On the ensuing possession, Miami's Durand Scott hit a three-pointer.

Zeglinski followed by missing two free throws. Seven seconds later, guard Malcolm Grant (16 points) made another three-pointer and Virginia's lead was four.

Then Zeglinski committed a turnover, and Grant fed forward Julian Gamble for a dunk that made the score 53-51. Coach Tony Bennett called a 30-second timeout to try to calm his team, but it made little difference.

Out of the break, Evans threw his inbounds pass directly into the hands of Scott, who then hit a layup to tie the score at 53 and was fouled in the process with13 seconds remaining.

Scott missed his free throw, but Virginia did not get its bearings. After Zeglinski gathered the rebound, he collided with Farrakhan and dribbled the ball off his teammate's foot and out of bounds.

Miami had a chance to end the game, but Grant had the ball slip out of his hands on a shot attempt with 1.3 seconds left.

By that point, the damage to the Cavaliers' psyche had been done.

During the huddle between the end of regulation and overtime, Bennett said he noticed his team was "deflated" and "you could see a bit of a dazed look in their eye."

The Hurricanes, who made just two field goals and scored just eight points through the first 18 minutes of the second half, seized their unexpected opportunity.

"It's ridiculous.

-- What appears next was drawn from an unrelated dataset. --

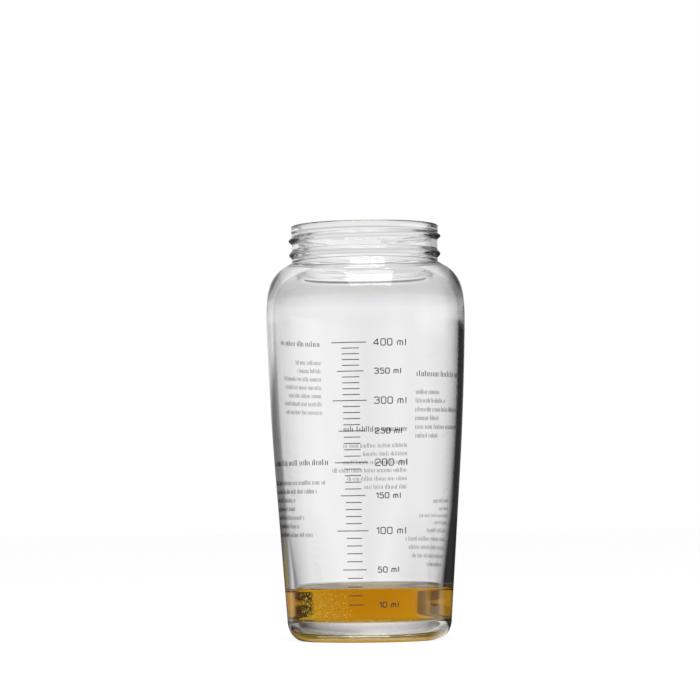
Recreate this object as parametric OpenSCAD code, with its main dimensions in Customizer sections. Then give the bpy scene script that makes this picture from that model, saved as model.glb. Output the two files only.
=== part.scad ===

I've never been a part of something like that," Evans said afterward. "You're thinking so many thoughts, like 'I can't believe this happened.' Mistake after mistake after mistake and you're up 10 with [42 seconds] left and just give the game away; it's tough on us right now. It's tough to talk about."

Farrakhan led Virginia with 14 points; Zeglinski added 13.

Miami will take on No. 1 seed North Carolina in a quarterfinal matchup Friday afternoon. Virginia, meantime, will likely move on to another postseason tournament, whether it's the National Invitation Tournament or something else.

Thursday's game was reminiscent of the teams' Feb. 5 meeting in Coral Gables, when Virginia fumbled away a seven-point lead with 35 seconds remaining in regulation and lost in overtime, 70-68. The Cavaliers were a combined 17 of 38 from the free throw line in the two games.

During his postgame news conference, Bennett said he badly wanted to test his team, which had won four of its final five regular season games, against a team the caliber of the Tar Heels in order to gauge just how far his rebuilding project has come. Instead, he left Greensboro Coliseum shaking his head in disbelief.

"This is definitely a first for me," Bennett said. "Right now, I feel like we should be getting ready to play at noon. But we're not."